Decide on conservation
- If needed, plan reversible, well-documented repairs; avoid repainting original surfaces.
Frequently asked questions
Q: How can I tell an antique Dutch-costume figurine from a mid-century souvenir? A: Look at modeling and marks first. Antique German bisque and Delftware have crisp detail and, often, incised or hand-painted factory marks with painter initials or mold numbers. Souvenir pieces frequently bear generic “Delft Holland,” “Made in Japan,” or “Holland” marks with softer modeling and simpler paint. Hardware and base finishing also differ—antique bases are neatly ground and properly vented.
Q: Does repaint ruin the value of a Dutch Boy doorstop? A: A later repaint significantly reduces value, often to a fraction of an example with original paint. Light touch-ups may be tolerable if clearly disclosed, but collectors and appraisers prize original surfaces. When in doubt, leave as-is and document condition.
Q: What does “bisque” mean, and is it better than glazed porcelain? A: Bisque is unglazed porcelain with a matte finish, prized for lifelike skin tones on figures. It isn’t inherently “better” than glazed porcelain; value depends on maker, modeling quality, and condition. High-grade German bisque by Heubach or similar makers can be very desirable.

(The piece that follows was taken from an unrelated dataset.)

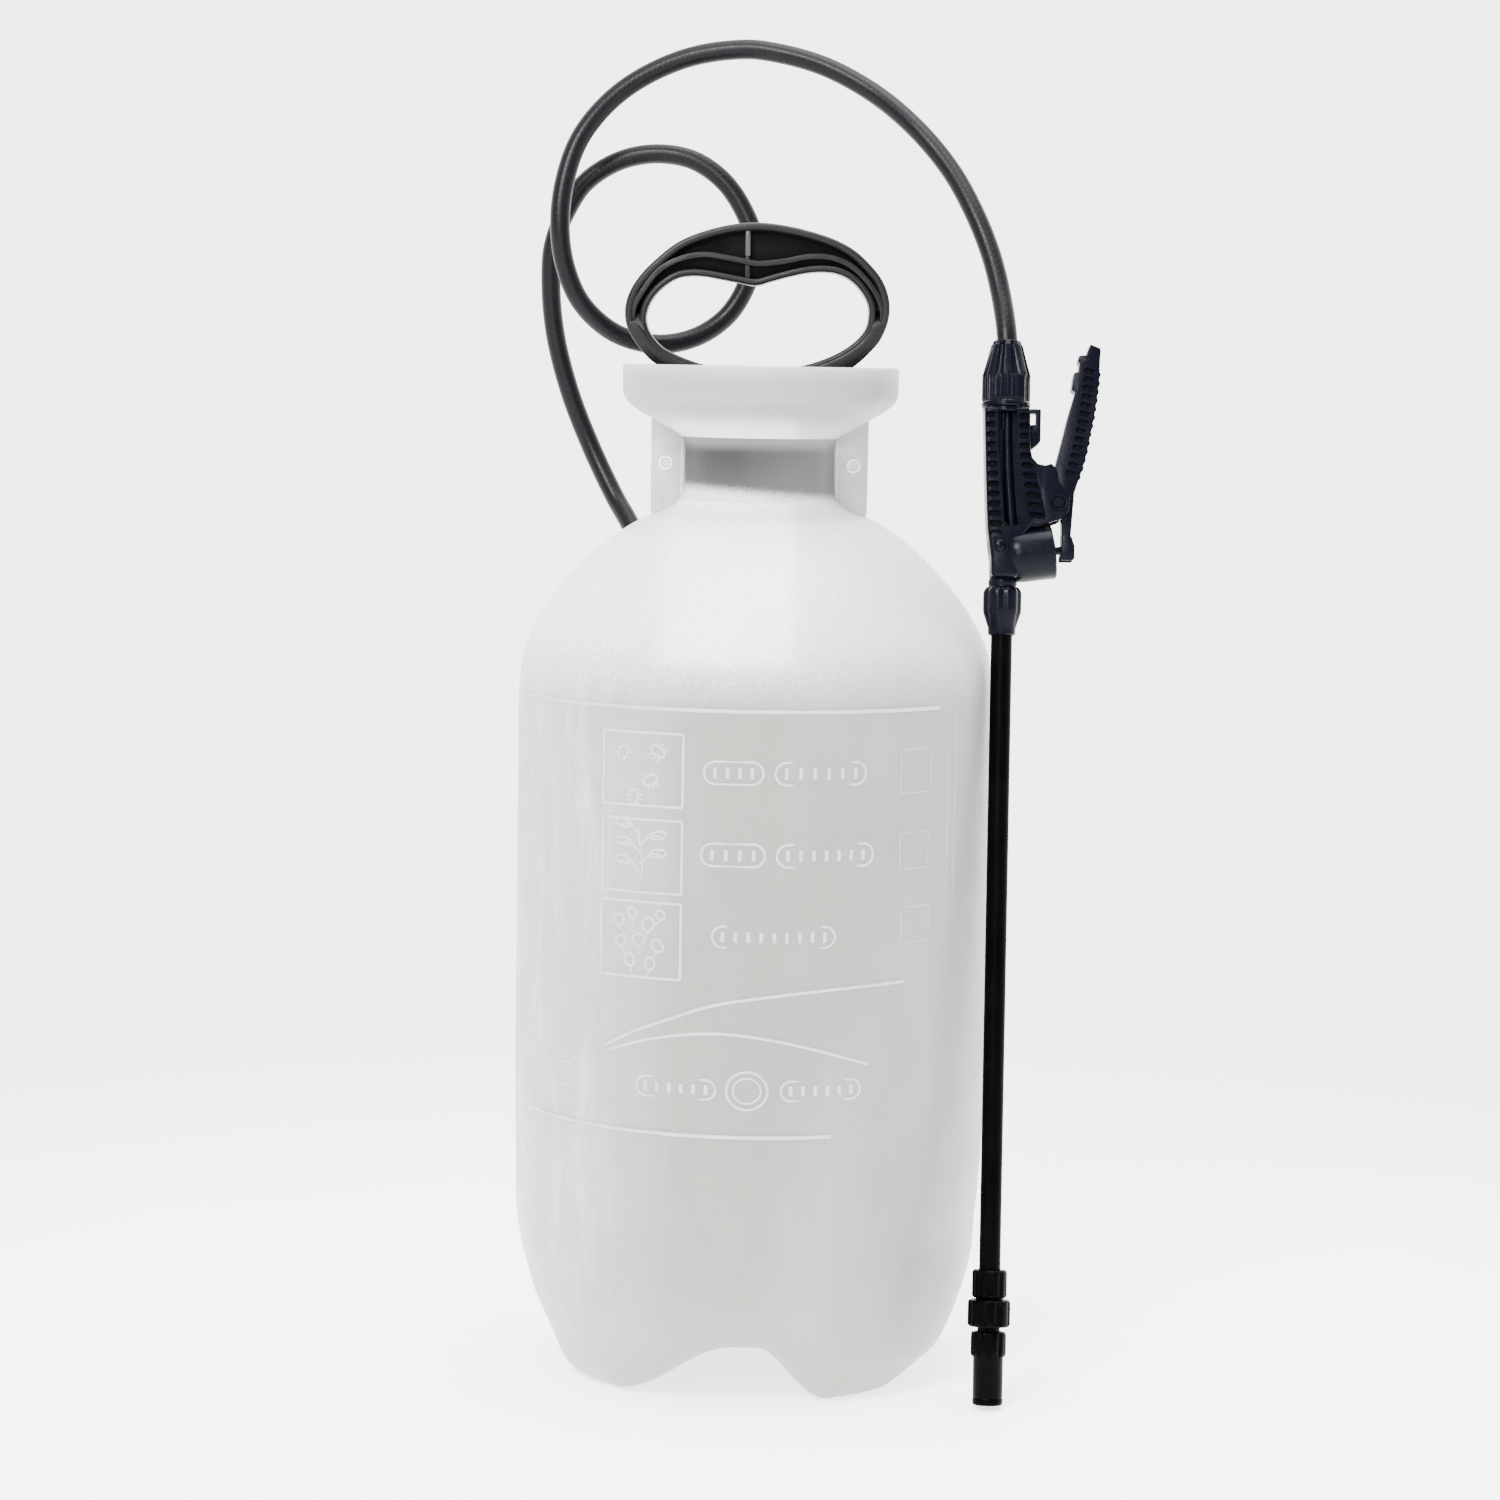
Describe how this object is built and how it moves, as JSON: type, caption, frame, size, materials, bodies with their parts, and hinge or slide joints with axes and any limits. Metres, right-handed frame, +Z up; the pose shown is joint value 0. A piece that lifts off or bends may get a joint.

Q: Are all Delft-style blue-and-white figurines made in the Netherlands? A: No. Delftware is a technique (tin-glazed earthenware) associated with Dutch production, but many Delft-style pieces were made elsewhere, and numerous 20th-century tourist items borrow the look. Maker’s devices, painter initials, and consistent glazing are the best indicators of genuine Dutch factory work.
Q: How important is provenance for these figures? A: Provenance isn’t always required, but it can elevate value—especially for advertising figures and rare factory pieces. Original labels, retailer tags, or documented store displays for Dutch Boy items provide strong support for appraisal.
By focusing on materials, marks, and surface originality—and by cross-referencing with known makers and period construction—you can confidently separate early 20th-century Dutch and Dutch Boy figures from later lookalikes and arrive at sound, defensible valuations.